O cão do vizinho António leu o post sobre Kavafis, da semana passada, e recordou-se do poema "Da Loja," o seu favorito. Disse dele que "é dos mais simples, e [que o] fez visualizar uma ourivesaria situada num daqueles espaços comerciais das cidades orientais, de fachada verde, com luz eléctrica ligada durante o dia, porque situada na semi-obscuridade, e o joalheiro de fato e colete azuis, e bigode." Que coisa curiosa, a memória do que se leu... Aqui está o poema, cão vizinho. Com a cor verde, de facto, de uma seda de embrulhar as flores ou jóias. O homem que as vende talvez seja joalheiro, talvez tenha uma loja de penhores, talvez seja florista, ou nada disso seja e venda o que quer e aprecia e não há na natureza.
.......DA LOJA
.......Embrulhou-as com cuidado, ordenadamente
.......na seda verde excelente.
.......Lírios de pérolas, rosas de rubis,
.......violetas de ametistas. Tais como ele as quis,
.......as apreciou, as viu belas; não como na natureza há
.......as viu e as estudou.
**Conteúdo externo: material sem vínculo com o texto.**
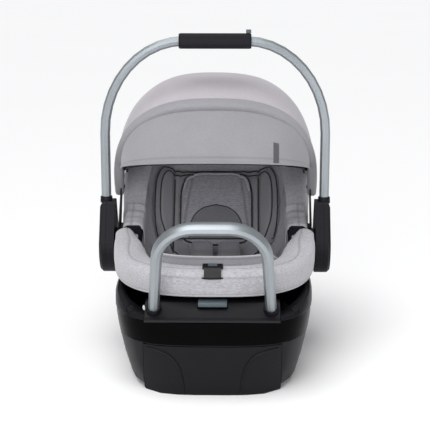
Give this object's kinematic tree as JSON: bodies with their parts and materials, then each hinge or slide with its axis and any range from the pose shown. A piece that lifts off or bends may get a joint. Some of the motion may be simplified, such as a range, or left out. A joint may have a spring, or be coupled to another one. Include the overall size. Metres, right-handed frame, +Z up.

Dentro do cofre as deixará,
.......amostra do seu eficaz e ousado labor.
.......Se na loja entrar um qualquer comprador
.......tira outra dos estojos e vende - jóias singulares -
.......pulseiras, anéis, cordões, e colares.
(in Os Poemas, trad. de Joaquim Manuel Magalhães e Nikos Pratsinis, Lisboa, Relógio d'Água, 2005, p. 113.)